Most people don’t recall that the year before the divorce, Kirby was a Vice-President in the Twins organization as well as being named a Goodwill Ambassador for the Twins, these jobs paid a combined $500,000 per year. Not a bad gig for a washed up ballplayer. This doesn’t take into account the money from autographs, appearances, memorabilia, etc. By not settling quickly it ensured that the media would follow the case and Tonya’s quotes and would be on the front page of the paper on at least a weekly basis (which it was).
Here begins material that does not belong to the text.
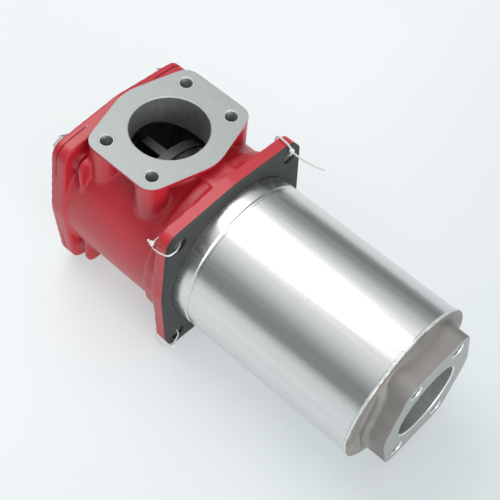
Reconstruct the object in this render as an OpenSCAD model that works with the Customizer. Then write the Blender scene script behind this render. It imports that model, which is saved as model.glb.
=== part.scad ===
// Hydraulic return filter for mounting through a tank wall.
// The main axis is X: the cover end is at -X and the outlet flange at +X.
// X = 0 is the seating face of the mounting flange. The inlet looks up, along +Z.

/* [Mounting flange] */
// Land of the flange round the tube, measured at a corner
flange_land = 5.5; // [4:0.5:10]
// How far the bend in the middle of each side stands out past the corners
flange_bulge = 4.5; // [3.5:0.5:10]
// Corner radius
flange_corner_r = 13; // [12:0.5:20]
// Thickness
flange_t = 11; // [8:0.5:16]
// Tank bolt to the middle of its corner radius, both ways
tank_bolt_out = 0.5; // [0:0.5:5]
// Clearance holes for the tank bolts
tank_hole_d = 13.5; // [9:0.5:14]
// Thickness of the tank gasket
gasket_t = 3; // [1:0.5:5]

/* [Head casting] */
// How far the barrel stands out past the tube
barrel_step = 5; // [3:0.5:5]
// Wall of the spigot that carries the tube
spigot_wall = 7; // [6.5:0.5:10]
// Length of the head from the cover joint to the mounting face
head_len = 127; // [124:0.5:140]
// Thickness of the cover flange on the head
rear_flange_t = 9.5; // [8:0.5:14]
// Side of the cover flange back from the barrel, measured at a corner
rear_inset = 3; // [0:0.5:4]
// How far the bend in the middle of each side of the cover flange stands out
rear_bulge = 6; // [5:0.5:8]
// Corner radius of the cover flange
rear_corner_r = 14; // [12:0.5:18]
// Cover bolt back from the middle of its corner radius, both ways
cover_bolt_in = 4; // [2:0.5:5]
// Gap between the cover flange and the corner webs behind it
web_gap = 9; // [6:0.5:12]
// Thickness of the corner webs
web_t = 5; // [3:0.5:8]
// Side of the corner webs back from the barrel
web_inset = 8; // [5:0.5:11]
// Length of the spigot that carries the tube
spigot_len = 28; // [26:0.5:36]

/* [Ports] */
// Bore of the inlet and of the outlet
port_bore_d = 66; // [58:0.5:68]
// Bolt pitch of the ports, short way
port_pitch_short = 50.8; // [50.8:0.1:52.4]
// Bolt pitch of the ports, long way
port_pitch_long = 88.9; // [86:0.1:90]
// Corner radius of the ports, round each bolt hole
port_corner_r = 14; // [12:0.5:15]
// Port centre to the bend in the middle of its long side
port_mid = 53; // [50:0.5:54]
// Tapped holes of the ports
port_thread_d = 12; // [10:0.5:14]
// Depth of the tapped holes
port_thread_len = 20; // [14:0.5:24]
// Axis of the inlet to the cover joint
inlet_from_cover = 55.5; // [54:0.5:58]
// Height of the inlet face over the barrel
inlet_rise = 13; // [11:0.5:25]
// Thickness of the lip that runs round the inlet face
inlet_lip_t = 4; // [2:0.5:8]
// Step from the lip's round corners back to the columns under them
column_step = 0.4; // [0.2:0.1:1]
// Width of the thick collar behind the mounting flange
collar_w = 12; // [8:1:14]
// How far the collar stands out of the barrel
collar_step = 3.5; // [2:0.5:5]
// Width of the gusset between the inlet neck and the mounting flange
gusset_w = 26; // [16:1:40]
// Outside diameter of the inlet neck under the lip
neck_d = 88; // [84:0.5:92]

/* [Cover] */
// Thickness of the cover
cover_t = 6.5; // [5:0.5:10]
// Length of the cover's spigot in the head bore
cover_spigot_len = 9; // [8:0.5:12]
// Diameter of the cover bolts
cover_bolt_d = 10; // [8:0.5:10]

/* [Tube and outlet] */
// Outside diameter of the tube
tube_d = 140; // [139:0.5:141]
// Wall of the tube
tube_wall = 2; // [1.5:0.1:2.5]
// Length of the tube
tube_len = 184; // [160:1:240]
// Mounting face to the middle of the rolled groove
groove_x = 18.5; // [17:0.5:20]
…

Through both court filings and Tonya’s quotes and interviews we learned that while Kirby was the face of his brand, Tonya did all the heavy lifting to make Kirby so beloved in Minnesota. For example, we know from interviews that the University of Minnesota scholarship fund in Kirby’s name was done almost entirely due to Tonya’s hard work in raising the startup funds, also the celebrity charity pool tournament that raised $4M over 11 years was organized primarily by Tonya. We learned, after Tonya hired a PI, that Kirby was having numerous affairs and these were publicized as well, all of which were factors that made Kirby not quite the hot commodity he was a few years before.
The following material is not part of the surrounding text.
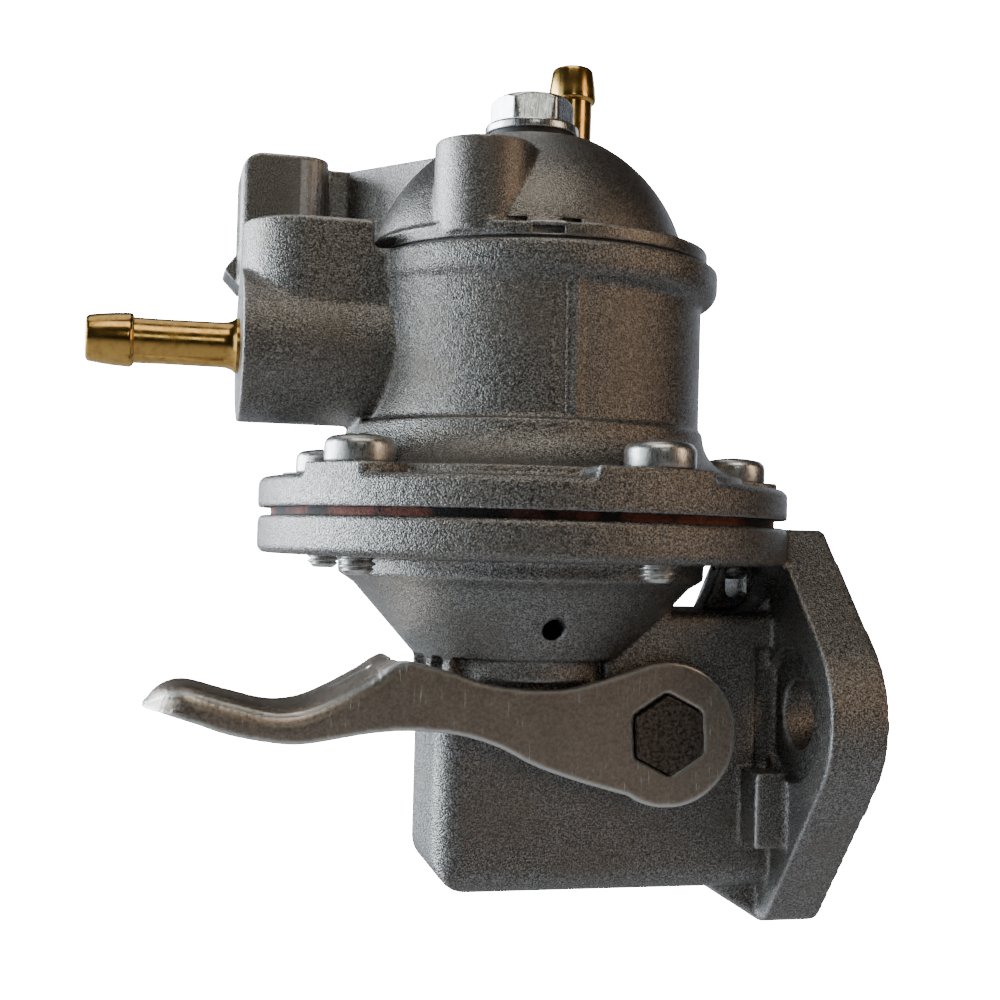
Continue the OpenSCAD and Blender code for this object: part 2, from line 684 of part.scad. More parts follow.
// Hose barb that stands on Z = 0 and is pressed into its boss below
module hose_pipe(length, barb) {
  difference() {
    rotate_extrude() polygon([[0, -pipe_depth], [barb_land_r, -pipe_depth], [barb_land_r, 0],
      [barb_land_r + 0.9, 0], [barb_land_r + 0.9, 0.8], [barb_land_r + 0.3, 2.2], [barb_land_r, 4],
      [barb_land_r, length - barb],
      [barb_r - 0.3, length - barb], [barb_r, length - barb + 0.5], [barb_r, length - barb + 1.4],
      [barb_land_r + 0.1, length - 0.6], [barb_land_r - 0.4, length], [0, length]]);
    translate([0, 0, -pipe_depth - past]) cylinder(r = barb_bore_r, h = length + pipe_depth + 2 * past);
  }
}

module outlet_pipe() color(brass) on_axis() {
  translate([-outlet_reach - seat_gap, -outlet_side, outlet_z]) rotate([0, -90, 0])
    hose_pipe(outlet_pipe_len, outlet_barb_len);
}

module inlet_pipe() color(brass) on_axis() {
  rotate(boss_angle) translate([boss_reach, 0, boss_top_z + seat_gap])
    hose_pipe(inlet_pipe_len, inlet_barb_len);
}

module flange_screw() {
  round_r = 2;
  difference() {
    rotate_extrude() difference() {
      square([screw_head_r, screw_head_h]);
      corner_off(screw_head_r, screw_head_h, 180, round_r);
      corner_off(screw_head_r, 0, 90, 0.6);
    }
    for (a = [20, 110]) rotate(a) translate([-3, -0.6, screw_head_h - 1.8]) cube([6, 1.2, 3]);
  }
  thread_l = lobe_z + lower_flange_t + screw_end;
  translate([0, 0, -thread_l]) cylinder(r = screw_r, h = thread_l + past);
}

module flange_screws() color(steel) on_axis() {
  for (a = screw_angles) rotate(a) translate([screw_circle_r, 0, lobe_z + seat_gap]) flange_screw();
}

// Diaphragm and its drive

module diaphragm() color([0.35, 0.12, 0.08]) on_axis() {
  translate([0, 0, seat_gap]) difference() {
    cylinder(r = flange_r - diaphragm_recess, h = diaphragm_t - 2 * seat_gap);
    for (a = screw_angles) rotate(a) translate([screw_circle_r, 0, -past])
      cylinder(r = screw_r + 0.1, h = diaphragm_t + 2 * past);
    translate([0, 0, -past]) cylinder(r = rod_thread_r + seat_gap, h = diaphragm_t + 2 * past);
  }
}

module plate(r, turned_up) {
  rotate_extrude() polygon([[rod_thread_r + seat_gap, 0], [r - 2, 0], [r, turned_up],
    [r, turned_up + plate_t], [r - 2, plate_t], [rod_thread_r + seat_gap, plate_t]]);
}

module upper_plate() color(steel) on_axis() {
  translate([0, 0, diaphragm_t + seat_gap]) plate(plate_r - 1, 0.6);
}

module lower_plate() color(steel) on_axis() {
  mirror([0, 0, 1]) translate([0, 0, seat_gap]) plate(plate_r, 0.6);
}

module pull_rod() color(steel) on_axis() {
  shoulder_z = -plate_t - 2 * seat_gap;
  translate([0, 0, -rod_foot_z]) cylinder(r = rod_r, h = rod_foot_z + shoulder_z);
  translate([0, 0, shoulder_z - 1.6]) cylinder(r = rod_r + 2, h = 1.6);
  translate([0, 0, shoulder_z - past]) cylinder(r = rod_thread_r, h = rod_top_z - shoulder_z + past);
  translate([0, 0, -rod_foot_z]) cylinder(r = rod_head_r, h = rod_head_t);
}

module rod_nut() color(steel) on_axis() {
  nut_z = diaphragm_t + plate_t + 2 * seat_gap;
  translate([0, 0, nut_z]) difference() {
    hex_prism(10, rod_top_z - nut_z - 0.5);
    translate([0, 0, -past]) cylinder(r = rod_thread_r + seat_gap, h = 10);
  }
}

module diaphragm_spring() color(steel) on_axis() {
  translate([0, 0, -spring_floor_z + seat_gap])
    coil(main_spring_r, main_wire_r, spring_floor_z - plate_t - 3 * seat_gap, 6);
}

module rod_seal() color(rubber) on_axis() {
  translate([0, 0, -spring_floor_z - seal_depth + seat_gap]) difference() {
    cylinder(r = seal_r, h = seal_depth - retainer_t - 2 * seat_gap);
    translate([0, 0, -past]) cylinder(r = rod_r + run_gap, h = seal_depth + past);
  }
}

module seal_retainer() color(steel) on_axis() {
  translate([0, 0, -spring_floor_z - retainer_t]) difference() {
    cylinder(r = seal_r, h = retainer_t);
    translate([0, 0, -past]) cylinder(r = rod_r + 0.5, h = retainer_t + 2 * past);
  }
}

// Valves, drawn with the flow along +Z and the seat's face on Z = 0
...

And that doesn’t even include the real unpleasantness that was publicized, the loaded gun Kirby put to Tonya’s head, strangling Tonya with a cord, locking her in the basement, using a power saw to cut through the bedroom door to name just a few of the unseemly accusations made against Kirby. While many non-athletes, may not care what the public thinks about them, in this case his entire value was based on public perception and to a large extent “many” normal people would also benefit by not having their reputation tarnished in the community.
The real tragedy in this case is that Kirby was 41 when the divorce was finalized and for the next few years he was dealing with a sex scandal and assault charges and died 4 years later at age 45 from a stroke.